### TASK BRIEF
Please output the data below exactly as given, starting at its first line and stopping after the line that contains "foot_corner_radius = 2.5".

### DATASET SECTION
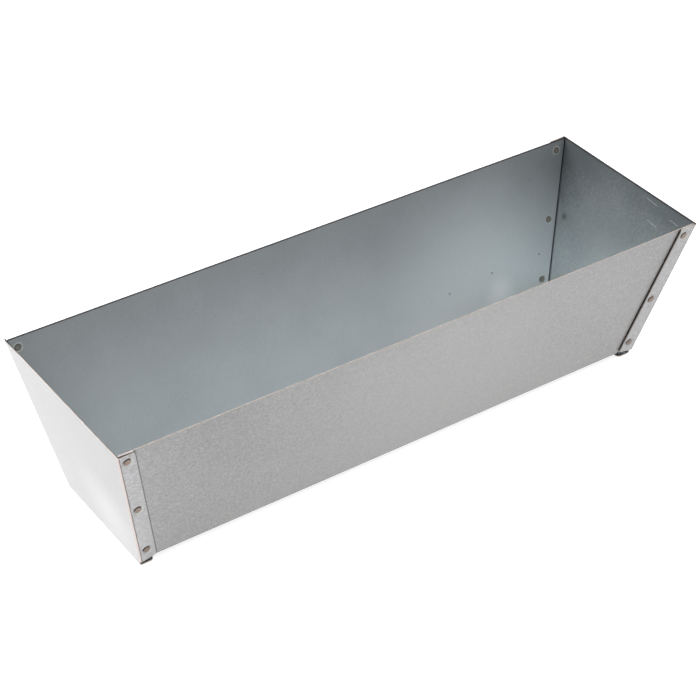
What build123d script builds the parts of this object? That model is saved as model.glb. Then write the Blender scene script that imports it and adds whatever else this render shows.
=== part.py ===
from build123d import *
import os
from math import atan
from math import cos
from math import sin
from math import tan

# Trough feeder folded from galvanised sheet, in millimetres.
# X runs along the trough, Y from the front wall to the back wall, Z up.
# The origin is on the ground, under the middle of the trough.

# Overall sizes, to the outer faces of the sheets
top_length = 400.0  # over the two end panels, at the rim
bottom_length = 356.0  # over the two end panels, at the ground
top_width = 122.0  # over the front and back walls, at the rim
bottom_width = 80.0  # the same walls, carried on down to the ground
height = 101.0  # ground to rim

# The sheet and how it is folded
sheet = 0.7  # thickness of the body and of the end panels
bend_radius = 0.5  # inside radius of every fold
floor_height = 4.3  # ground to the underside of the trough's floor
end_gap = 0.6  # between the body's cut ends and the end panels

# The end panels' flanges, folded by hand: the two ends differ a little
flange_widths = {"left": 10.4, "right": 12.0}  # side flanges, lapped over the outside of the walls
flange_drops = {"left": 1.2, "right": 0.2}  # from the rim down to the side flanges' tops
flange_gap = 0.6  # how far the side flanges stand off the walls
flange_foot = 3.7  # height of a side flange's lower end, at its fold
flange_rise = 2.6  # how much higher the lower end is at the free edge
foot_width = 9.0  # bottom flange, which the trough stands on
foot_length = 80.0  # bottom flange, from front to back
foot_corner_radius = 2.5  # rounded free corners of the bottom flange

# The rivets, set through the flanges and the walls by eye: no two corners are quite alike
rivet_insets = {"left": 5.4, "right": 7.2}  # from the end panel's outer face to the rivet's axis
rivet_heights = {
    ("front", "left"): {"bottom": 13.5, "middle": 51.5, "top": 94.5},
    ("front", "right"): {"bottom": 12.5, "middle": 46.5, "top": 95.0},
    ("back", "left"): {"bottom": 12.5, "middle": 50.5, "top": 94.5},
    ("back", "right"): {"bottom": 11.5, "middle": 50.5, "top": 94.5},
}
shank_radius = 1.3
hole_clearance = 0.05  # round the shank, in both sheets
head_radius = 2.15
head_thickness = 0.45
tail_radius = 2.15
tail_thickness = 0.3
rivet_edge_radius = 0.15  # rounded rims of the head and the tail
dimple_floor_radius = 2.4  # flat seat pressed into the flange under the head
dimple_slope = 1.3  # from the seat out to where the dimple meets the flange

sides = {"front": -1, "back": 1}
ends = {"left": -1, "right": 1}
wall_lean = atan((top_width - bottom_width) / 2 / height)
end_lean = atan((top_length - bottom_length) / 2 / height)
outer_bend = bend_radius + sheet
hole_radius = shank_radius + hole_clearance
dimple_radius = dimple_floor_radius + dimple_slope
clear = 50.0  # how far cutting tools reach past the object


def wall_y(z, depth=0.0):
    """Distance of a wall from the middle plane at height z, depth inside its outer face."""
    return bottom_width / 2 + z * tan(wall_lean) - depth / cos(wall_lean)


def end_x(z, depth=0.0):
    """Distance of an end panel from the middle plane at height z, depth inside its outer face."""
    return bottom_length / 2 + z * tan(end_lean) - depth / cos(end_lean)


def at_corners(shape, points):
    """The vertices of a flat outline that lie at the given points."""
    found = []
    for x, y in points:
        found.append(min(shape.vertices(), key=lambda v: (v.X - x) ** 2 + (v.Y - y) ** 2))
    return found


def trapezoid_prism(plane, low, high, bottom, top):
    """A long prism across the plane: half widths low and high at the heights bottom and top."""
    outline = Polyline((-low, bottom), (low, bottom), (high, top), (-high, top), close=True)
    reach = max(top_length, bottom_length) + clear
    return extrude(plane * make_face(outline), amount=reach, both=True)


def rivet_plane(side, end, z):
    """On the wall's outer face, at the rivet's axis: its z axis points out of the trough."""
    out = (0, sides[side] * cos(wall_lean), -sin(wall_lean))
    x = ends[end] * (end_x(z) - rivet_insets[end])
    return Plane(origin=(x, sides[side] * wall_y(z), z), x_dir=(1, 0, 0), z_dir=out)


def make_body():
    """Front wall, floor and back wall, folded from one sheet."""
    rim_outer_z = height - sheet * sin(wall_lean)
    rim_inner_y = wall_y(rim_outer_z) - sheet * cos(wall_lean)
    floor_top = floor_height + sheet
    outer_corner = (wall_y(floor_height), floor_height)
    inner_corner = (wall_y(floor_top, sheet), floor_top)
    half = [(wall_y(rim_outer_z), rim_outer_z), outer_corner]
    inner_half = [inner_corner, (rim_inner_y, height)]
    right = half + [(-y, z) for y, z in reversed(half)]
    left = [(-y, z) for y, z in reversed(inner_half)] + inner_half
    section = make_face(Polyline(*right, *left, close=True))
    section = fillet(at_corners(section, [outer_corner, (-outer_corner[0], floor_height)]), outer_bend)
    section = fillet(at_corners(section, [inner_corner, (-inner_corner[0], floor_top)]), bend_radius)
    reach = max(top_length, bottom_length) / 2 + clear
    folded = extrude(Plane.YZ * section, amount=reach, both=True)
    depth = sheet + end_gap
    body = folded & trapezoid_prism(Plane.XZ, end_x(0, depth), end_x(height + clear, depth), 0, height + clear)
    for (side, end), heights in rivet_heights.items():
        for z in heights.values():
            body -= rivet_plane(side, end, z) * Cylinder(hole_radius, 4 * sheet)
    return body


def end_shell(depth, bend):
    """A solid as wide as the end panel's side flanges, depth inside its outer faces, over one end."""
    stand_off = flange_gap + sheet - depth
    low, high = -clear, height + clear
    across = trapezoid_prism(Plane.YZ, wall_y(low, -stand_off), wall_y(high, -stand_off), low, high)
    along = trapezoid_prism(Plane.XZ, end_x(low, depth), end_x(high, depth), low, high)
    half_space = Pos(top_length, 0, height / 2) * Box(2 * top_length, 2 * top_length, 2 * top_length)
    solid = across & along & half_space
    corners = [edge for edge in solid.edges() if edge.center().X > bottom_length / 4]
    slanting = [edge for edge in corners if abs(edge.tangent_at(0.5).Z) > 0.5]
    return fillet(slanting, bend)


def make_foot():
    """The strip of plate under the side flanges, folded in to the bottom flange."""
    fold = make_face(
        Polyline(
            (end_x(flange_foot), flange_foot),
            (end_x(0), 0),
            (end_x(0) - foot_width, 0),
            (end_x(0) - foot_width, sheet),
            (end_x(sheet, sheet), sheet),
            (end_x(flange_foot, sheet), flange_foot),
            close=True,
        )
    )
    fold = fillet(at_corners(fold, [(end_x(0), 0)]), outer_bend)
    fold = fillet(at_corners(fold, [(end_x(sheet, sheet), sheet)]), bend_radius)
    foot = extrude(Plane.XZ * fold, amount=foot_length / 2, both=True)
    free_edge = end_x(0) - foot_width
    free_corners = [e for e in foot.edges().filter_by(Axis.Z) if abs(e.center().X - free_edge) < 0.01]
    return fillet(free_corners, foot_corner_radius)


def make_dimple():
    """The seat for a rivet's head, pressed through the flange on to the wall: z = 0 is the wall."""
    dish = make_face(
        Polyline(
            (hole_radius, 0),
            (dimple_floor_radius, 0),
            (dimple_radius, flange_gap),
            (dimple_radius, flange_gap + sheet),
            (dimple_floor_radius, sheet),
            (hole_radius, sheet),
            close=True,
        )
    )
    return revolve(Plane.XZ * dish, Axis.Z)


def make_end_panel(end):
    """A plate with two side flanges and a bottom flange turned in."""
    width, top = flange_widths[end], height - flange_drops[end]
    shell = end_shell(0, outer_bend) - end_shell(sheet, bend_radius)

    # Outline from the side: the flanges' free edges are parallel to the plate.
    free_foot = flange_foot + flange_rise
    inner_bend = outer_bend / cos(end_lean)
    kept = Polyline(
        (end_x(top) - width, top),
        (end_x(free_foot) - width, free_foot),
        (end_x(flange_foot) - inner_bend, flange_foot),
        (end_x(flange_foot) + clear, flange_foot),
        (end_x(height) + clear, height),
        (end_x(height) - inner_bend, height),
        (end_x(top) - inner_bend, top),
        close=True,
    )
    shell = shell & extrude(Plane.XZ * make_face(kept), amount=top_width, both=True)
    panel = shell + make_foot()
    if end == "left":
        panel = mirror(panel, about=Plane.YZ)

    dimple = make_dimple()
    for side in sides:
        for z in rivet_heights[side, end].values():
            place = rivet_plane(side, end, z)
            panel -= place * Cylinder(dimple_radius, 4 * (flange_gap + sheet))
            panel += place * dimple
    return panel


def make_rivet():
    """A flat-headed rivet, set: z = 0 is the wall's outer face, and the head is above it."""
    head = Pos(0, 0, sheet + head_thickness / 2) * Cylinder(head_radius, head_thickness)
    head = fillet(head.edges().sort_by(Axis.Z)[-1], rivet_edge_radius)
    shank = Cylinder(shank_radius, 2 * sheet)
    tail = Pos(0, 0, -sheet - tail_thickness / 2) * Cylinder(tail_radius, tail_thickness)
    tail = fillet(tail.edges().sort_by(Axis.Z)[0], rivet_edge_radius)
    return head + shank + tail


os.makedirs("parts", exist_ok=True)
export_step(make_body(), "parts/trough_body.step")
for end in ends:
    export_step(make_end_panel(end), f"parts/end_panel_{end}.step")

rivet = make_rivet()
for (side, end), heights in rivet_heights.items():
    for level, z in heights.items():
        export_step(rivet_plane(side, end, z) * rivet, f"parts/rivet_{side}_{end}_{level}.step")
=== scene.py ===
# %% [markdown]
# A small feed trough for poultry, folded from galvanised sheet. One sheet makes the front wall,
# the floor and the back wall. Two end panels lap over it with their side flanges, and twelve
# flat rivets hold everything together. Its sizes could be typed in again here, but the packed
# model already holds every size and place. So that model is loaded first, and the pieces made
# below take the place of its plain solids.

from math import atan, cos, degrees, pi, radians, sin, tan

import bmesh
import bpy
from mathutils import Matrix, Vector


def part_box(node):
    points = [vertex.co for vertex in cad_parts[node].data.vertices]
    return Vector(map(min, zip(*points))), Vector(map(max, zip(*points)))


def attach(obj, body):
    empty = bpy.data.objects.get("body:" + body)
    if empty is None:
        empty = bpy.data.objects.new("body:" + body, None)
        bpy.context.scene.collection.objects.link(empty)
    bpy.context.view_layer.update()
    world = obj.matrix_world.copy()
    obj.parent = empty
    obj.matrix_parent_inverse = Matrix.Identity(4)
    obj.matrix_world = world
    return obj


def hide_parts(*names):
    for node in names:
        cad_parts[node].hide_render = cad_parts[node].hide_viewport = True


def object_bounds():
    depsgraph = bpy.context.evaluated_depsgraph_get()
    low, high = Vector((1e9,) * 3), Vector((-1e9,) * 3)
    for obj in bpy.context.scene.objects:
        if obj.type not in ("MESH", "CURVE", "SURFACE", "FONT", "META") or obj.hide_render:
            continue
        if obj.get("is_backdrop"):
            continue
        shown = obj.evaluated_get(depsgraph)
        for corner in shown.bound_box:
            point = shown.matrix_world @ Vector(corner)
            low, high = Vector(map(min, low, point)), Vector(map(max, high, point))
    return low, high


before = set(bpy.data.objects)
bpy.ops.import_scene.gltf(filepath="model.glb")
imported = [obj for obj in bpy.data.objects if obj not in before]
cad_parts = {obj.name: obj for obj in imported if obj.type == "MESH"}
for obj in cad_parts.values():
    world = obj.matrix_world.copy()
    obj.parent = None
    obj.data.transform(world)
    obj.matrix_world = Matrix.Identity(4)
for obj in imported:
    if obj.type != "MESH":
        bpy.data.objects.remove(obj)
cad_box = [list(corner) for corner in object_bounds()]
top_length = cad_box[1][0] - cad_box[0][0]
height = cad_box[1][2]
print("rim length and height in mm:", round(top_length * 1000, 1), round(height * 1000, 1))

# %% [markdown]
# The camera looks down on the front of the trough from the left, through a long lens. It could
# be dragged into place, but then it would stay behind if the trough's size changed. So its place
# is given along three directions, right, up and back, in trough heights.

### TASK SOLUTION
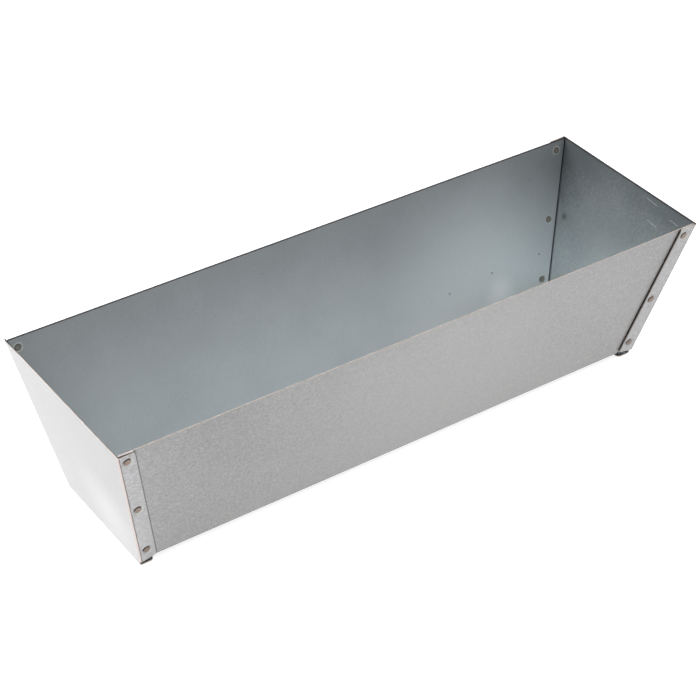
What build123d script builds the parts of this object? That model is saved as model.glb. Then write the Blender scene script that imports it and adds whatever else this render shows.
=== part.py ===
from build123d import *
import os
from math import atan
from math import cos
from math import sin
from math import tan

# Trough feeder folded from galvanised sheet, in millimetres.
# X runs along the trough, Y from the front wall to the back wall, Z up.
# The origin is on the ground, under the middle of the trough.

# Overall sizes, to the outer faces of the sheets
top_length = 400.0  # over the two end panels, at the rim
bottom_length = 356.0  # over the two end panels, at the ground
top_width = 122.0  # over the front and back walls, at the rim
bottom_width = 80.0  # the same walls, carried on down to the ground
height = 101.0  # ground to rim

# The sheet and how it is folded
sheet = 0.7  # thickness of the body and of the end panels
bend_radius = 0.5  # inside radius of every fold
floor_height = 4.3  # ground to the underside of the trough's floor
end_gap = 0.6  # between the body's cut ends and the end panels

# The end panels' flanges, folded by hand: the two ends differ a little
flange_widths = {"left": 10.4, "right": 12.0}  # side flanges, lapped over the outside of the walls
flange_drops = {"left": 1.2, "right": 0.2}  # from the rim down to the side flanges' tops
flange_gap = 0.6  # how far the side flanges stand off the walls
flange_foot = 3.7  # height of a side flange's lower end, at its fold
flange_rise = 2.6  # how much higher the lower end is at the free edge
foot_width = 9.0  # bottom flange, which the trough stands on
foot_length = 80.0  # bottom flange, from front to back
foot_corner_radius = 2.5  # rounded free corners of the bottom flange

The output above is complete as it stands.